Why does “Mother Russia” still think it should control the Soviet Union’s former republics with its bullies-in-arms at the ready?  Isn’t the Russian Federation big enough already?

Attempting to rule a people who want neither your tanks nor your soldiers – in whatever disguise – on their soil is a long term costly endeavor.  Even a swollen treasury can be depleted amazingly rapidly without having its government bonds reclassified by Standard and Poors just one step above junk as happened on April 25 thus forcing the Russian government to raise interest rates – or being subjected to the increasing turns of the economic screw by the US and the EU.

You’d think Moscow would have realized the various costs of all this from its multiple forays into the North Caucasus and its previous adventure into Afghanistan in 1979 that, after all, helped contribute to the Soviet Union’s decline and fall thereafter. 

Any number of observers have pointed out that the word maskirova characterizes Russia’s ham-handed actions in and towards Ukraine.  The word itself means disguise, camouflage, concealment.

If there’s one thing I know about Russia’s leadership is its propensity to think big in a monumental sense.  Look at Moscow’s broad avenues, the gargantuan size of Red Square, or even the Czar’s bell inside the Kremlin Walls so large and heavy it could never ring properly.   Not to mention the oversized cannon that could never be shot.

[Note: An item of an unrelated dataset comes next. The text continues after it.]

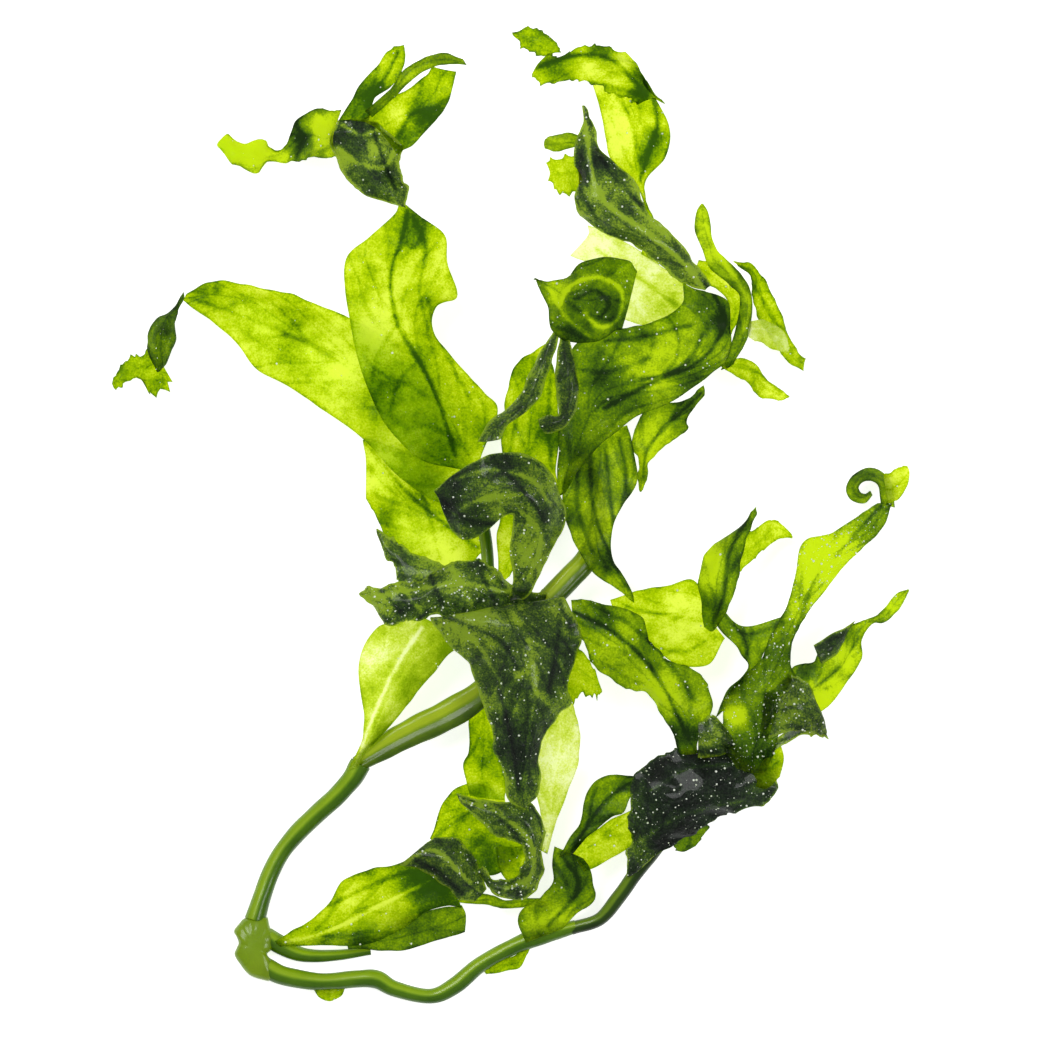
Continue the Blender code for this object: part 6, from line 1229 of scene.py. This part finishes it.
scatter = bpy.data.node_groups.new("Scatter grains", "GeometryNodeTree")
for label, kind, direction in (
        ("Bed", "NodeSocketGeometry", "INPUT"), ("Grains a square metre", "NodeSocketFloat", "INPUT"),
        ("Smallest", "NodeSocketFloat", "INPUT"), ("Largest", "NodeSocketFloat", "INPUT"),
        ("Grains", "NodeSocketGeometry", "OUTPUT")):
    scatter.interface.new_socket(label, in_out=direction, socket_type=kind)
given = node(scatter, "NodeGroupInput").outputs
share = node(scatter, "GeometryNodeInputNamedAttribute", {"Name": "Share"}, data_type="FLOAT")
thick = node(scatter, "ShaderNodeMath", {0: share.outputs["Attribute"], 1: given["Grains a square metre"]},
             operation="MULTIPLY").outputs[0]
spots = node(scatter, "GeometryNodeDistributePointsOnFaces",
             {"Mesh": given["Bed"], "Density": thick, "Seed": 7})
luck = node(scatter, "FunctionNodeRandomValue", {2: 0.0, 3: 1.0, "Seed": 3},
            data_type="FLOAT").outputs[1]
skew = node(scatter, "ShaderNodeMath", {0: luck, 1: 4.0}, operation="POWER").outputs[0]
size = node(scatter, "ShaderNodeMapRange",
            {"Value": skew, "To Min": given["Smallest"], "To Max": given["Largest"]})
turn = node(scatter, "FunctionNodeRandomValue", {0: (0.0, 0.0, 0.0), 1: (6.28, 6.28, 6.28), "Seed": 5},
            data_type="FLOAT_VECTOR").outputs[0]
grain = node(scatter, "GeometryNodeMeshIcoSphere", {"Radius": 1.0, "Subdivisions": 1}).outputs["Mesh"]
laid = node(scatter, "GeometryNodeInstanceOnPoints", {
    "Points": spots.outputs["Points"], "Instance": grain, "Rotation": turn, "Scale": size.outputs["Result"]})
real = node(scatter, "GeometryNodeRealizeInstances", {"Geometry": laid.outputs["Instances"]})
coated = node(scatter, "GeometryNodeSetMaterial",
              {"Geometry": real.outputs["Geometry"], "Material": grain_white})
node(scatter, "NodeGroupOutput", {0: coated.outputs["Geometry"]})
step = bed.modifiers.new("Scatter grains", "NODES")
step.node_group = scatter
wanted = {"Grains a square metre": 150000.0, "Smallest": 0.00009, "Largest": 0.00042}
for item in scatter.interface.items_tree:
    if item.in_out == "INPUT" and item.name in wanted:
        step[item.identifier] = wanted[item.name]
settled = bed.evaluated_get(bpy.context.evaluated_depsgraph_get())
grain_mesh = bpy.data.meshes.new_from_object(settled)
grain_mesh.name = "Grains"
bed.modifiers.remove(step)
bpy.data.objects.remove(bed)
grains_piece = bpy.data.objects.new("grains", grain_mesh)
bpy.context.scene.collection.objects.link(grains_piece)
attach(grains_piece, "root")


# The floor, the lights and the camera
# A plain white floor that shines softly lights the blades from behind, as in the photo, and large
# soft lights above give their wet faces a sheen. The camera looks straight down.
PHOTO_WIDTH = 1040
PHOTO_HEIGHT = 1041
MM_PER_PIXEL = 0.3
PHOTO_ORIGIN = 500
CAMERA_HEIGHT = 6.0
SENSOR = 36.0
FLOOR_SIZE = 3.0
FLOOR_DROP = 0.0003

floor_white = bpy.data.materials.new("White floor")
floor_white.use_nodes = True
floor_shader = floor_white.node_tree.nodes["Principled BSDF"]
floor_shader.inputs["Base Color"].default_value = (0.85, 0.85, 0.85, 1.0)
floor_shader.inputs["Roughness"].default_value = 0.9
floor_shader.inputs["Emission Color"].default_value = (1.0, 1.0, 1.0, 1.0)
floor_shader.inputs["Emission Strength"].default_value = 0.75
bm = bmesh.new()
bmesh.ops.create_grid(bm, x_segments=1, y_segments=1, size=FLOOR_SIZE)
floor_mesh = bpy.data.meshes.new("Floor")
bm.to_mesh(floor_mesh)
bm.free()
floor_mesh.materials.append(floor_white)
floor = bpy.data.objects.new("Floor", floor_mesh)
floor.location.z = -FLOOR_DROP
bpy.context.scene.collection.objects.link(floor)

for name, spot, size, power in (("Large soft light", (-0.45, 0.5, 1.3), 0.6, 9.0),
                                ("Side soft light", (0.8, -0.2, 1.0), 0.4, 4.0)):
    lamp = bpy.data.lights.new(name, "AREA")
    lamp.shape = "SQUARE"
    lamp.size = size
    lamp.energy = power
    light = bpy.data.objects.new(name, lamp)
    light.location = spot
    light.rotation_euler = (Vector((0, 0, 0)) - Vector(spot)).to_track_quat("-Z", "Y").to_euler()
    bpy.context.scene.collection.objects.link(light)

sky = bpy.data.worlds.new("Plain white room")
sky.use_nodes = True
sky.node_tree.nodes["Background"].inputs["Color"].default_value = (1.0, 1.0, 1.0, 1.0)
sky.node_tree.nodes["Background"].inputs["Strength"].default_value = 0.35
bpy.context.scene.world = sky
bpy.context.scene.view_settings.view_transform = "Standard"

lens = bpy.data.cameras.new("Camera")
lens.sensor_width = SENSOR
lens.sensor_fit = "HORIZONTAL"
lens.lens = SENSOR * CAMERA_HEIGHT / (PHOTO_WIDTH * MM_PER_PIXEL * MM)
lens.clip_end = 20.0
camera = bpy.data.objects.new("Camera", lens)
camera.location = (((PHOTO_WIDTH / 2 - PHOTO_ORIGIN) * MM_PER_PIXEL - FRAME_ORIGIN.x) * MM,
                   ((PHOTO_ORIGIN - PHOTO_HEIGHT / 2) * MM_PER_PIXEL - FRAME_ORIGIN.y) * MM, CAMERA_HEIGHT)
bpy.context.scene.collection.objects.link(camera)
bpy.context.scene.camera = camera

But sometimes, big is not better.

A propaganda/disinformation blitz is only as effective as the lack of knowledge and gullibility of the intended recipients.  The most effective antidotes are clear, rapid and credible refutation of whatever the content might be and a simple telling of the truth.  Over and over and over again.

I would like to think this is what the US, the UK, Germany and others are doing as they did during the Cold War – but how much of this is happening now and how good is the reception?